▸ **WHAT YOU ARE ASKED TO DO**
Of the material below, the lines to be retyped are those from the line containing "obj.data.transform(world)" through the line containing "bpy.data.objects.remove(obj)", inclusive; reproduce them exactly.

▸ **DATA LINES**
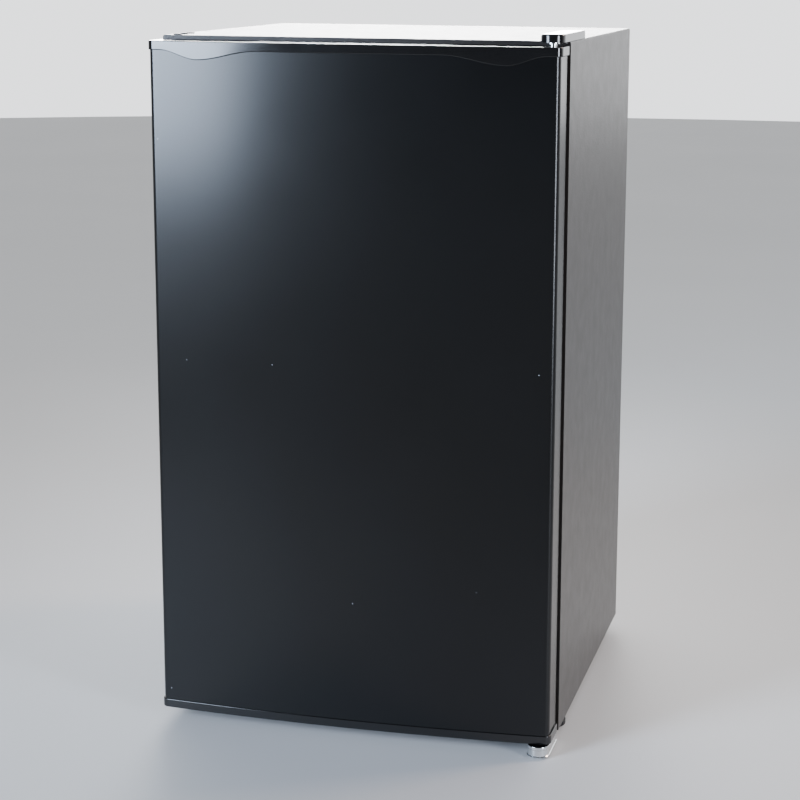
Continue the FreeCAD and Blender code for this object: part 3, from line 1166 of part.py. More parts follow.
def pieces():
    yield "outer_shell", outer_shell()
    yield "front_base_rail", front_base_rail()
    yield "bottom_pan", bottom_pan()
    yield "bay_panel", bay_panel()
    yield "back_panel", back_panel()
    yield "compressor_base_plate", compressor_base_plate()
    yield "cabinet_foam", cabinet_foam()
    yield "inner_liner", inner_liner()
    yield "hinge_reinforcement", hinge_reinforcement()
    yield "top_hinge_plate", top_hinge_plate()
    yield "hinge_screws", hinge_screws()
    yield "hinge_cover", hinge_cover()
    yield "hinge_hole_plugs", hinge_hole_plugs()
    yield "hinge_washers", hinge_washers()
    yield "lower_hinge_bracket", lower_hinge_bracket()
    yield "lower_hinge_pin", lower_hinge_pin()
    yield "front_foot_left", front_foot(-1)
    yield "front_foot_right", front_foot(1)
    yield "foot_nuts", foot_nuts()
    yield "rear_feet", rear_feet()
    yield "door_outer_panel", door_outer_panel()
    yield "door_top_cap", door_top_cap()
    yield "door_bottom_cap", door_bottom_cap()
    yield "door_liner", door_liner()
    yield "door_foam", door_foam()
    yield "door_gasket", door_gasket()
    yield "hinge_bushes", hinge_bushes()
    for name, bottom, height in BIN_LEVELS:
        yield name, door_bin(bottom, height)
    yield "evaporator", evaporator()
    yield "evaporator_hangers", evaporator_hangers()
    yield "freezer_bezel", freezer_bezel()
    yield "freezer_flap", freezer_flap()
    yield "drip_tray", drip_tray()
    for name, level in zip(("lower", "upper"), SHELF_LEVELS):
        yield "glass_shelf_" + name, glass_shelf(level)
        yield "shelf_trims_" + name, shelf_trims(level)
    yield "thermostat_housing", thermostat_housing()
    yield "thermostat", thermostat()
    yield "thermostat_knob", thermostat_knob()
    yield "lamp_cover", lamp_cover()
    yield "lamp_holder", lamp_holder()
    yield "lamp", lamp()
    yield "door_switch", door_switch()
    yield "switch_plunger", switch_plunger()
    yield "compressor", compressor()
    yield "compressor_grommets", compressor_grommets()
    yield "compressor_bolts", compressor_bolts()
    yield "relay_cover", relay_cover()
    yield "suction_tube", suction_tube()
    yield "capillary_tube", capillary_tube()
    yield "tube_grommet", tube_grommet()
    yield "filter_drier", filter_drier()
    yield "discharge_tube", discharge_tube()
    yield "condenser_tube", condenser_tube()
    yield "condenser_wires", condenser_wires()
    yield "condenser_brackets", condenser_brackets()
    yield "cord_grommet", cord_grommet()


os.makedirs("parts", exist_ok=True)
for piece_name, piece_shape in pieces():
    save(piece_name, piece_shape)
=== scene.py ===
# %% [markdown]
# A compact refrigerator, dressed over its packed mechanical model.
# The frame gives every part at its true size and place, in metres. Here each surface gets its finish, and
# the parts whose look depends on soft edges or fine relief are modelled again over their frame part.

# %% Load the frame
import bpy
import json
import math
from mathutils import Matrix, Vector


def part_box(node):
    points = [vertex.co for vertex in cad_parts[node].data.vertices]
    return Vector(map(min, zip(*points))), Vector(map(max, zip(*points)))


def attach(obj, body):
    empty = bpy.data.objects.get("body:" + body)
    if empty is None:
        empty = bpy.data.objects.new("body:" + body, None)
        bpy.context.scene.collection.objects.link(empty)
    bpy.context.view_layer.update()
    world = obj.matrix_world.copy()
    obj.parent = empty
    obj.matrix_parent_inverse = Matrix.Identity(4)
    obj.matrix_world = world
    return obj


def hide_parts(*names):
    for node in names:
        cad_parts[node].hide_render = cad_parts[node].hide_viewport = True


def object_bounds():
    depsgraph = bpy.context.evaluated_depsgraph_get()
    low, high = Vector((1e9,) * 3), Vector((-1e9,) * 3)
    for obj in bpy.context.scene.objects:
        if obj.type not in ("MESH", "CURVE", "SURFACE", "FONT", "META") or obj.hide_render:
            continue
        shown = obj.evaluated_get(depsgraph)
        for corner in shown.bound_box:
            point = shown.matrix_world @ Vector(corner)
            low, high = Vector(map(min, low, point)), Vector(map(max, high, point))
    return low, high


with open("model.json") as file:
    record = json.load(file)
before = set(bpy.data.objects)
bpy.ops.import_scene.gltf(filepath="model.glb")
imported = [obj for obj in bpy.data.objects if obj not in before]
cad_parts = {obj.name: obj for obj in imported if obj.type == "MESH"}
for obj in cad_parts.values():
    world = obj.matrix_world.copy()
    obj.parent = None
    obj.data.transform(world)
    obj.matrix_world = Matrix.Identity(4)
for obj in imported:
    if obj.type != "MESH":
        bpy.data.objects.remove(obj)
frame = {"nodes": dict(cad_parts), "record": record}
cad_low, cad_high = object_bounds()
parts = frame["nodes"]
print("frame box", [round(c, 4) for c in cad_low], [round(c, 4) for c in cad_high], len(parts), "parts")

# %% [markdown]
# Operators act on whatever is selected, so each piece starts with nothing selected.
# Faces and edges are then picked by where they are or which way they face, as a hand would pick them.

# %% Selecting
def mm(value):
    return value / 1000.0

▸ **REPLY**
    obj.data.transform(world)
    obj.matrix_world = Matrix.Identity(4)
for obj in imported:
    if obj.type != "MESH":
        bpy.data.objects.remove(obj)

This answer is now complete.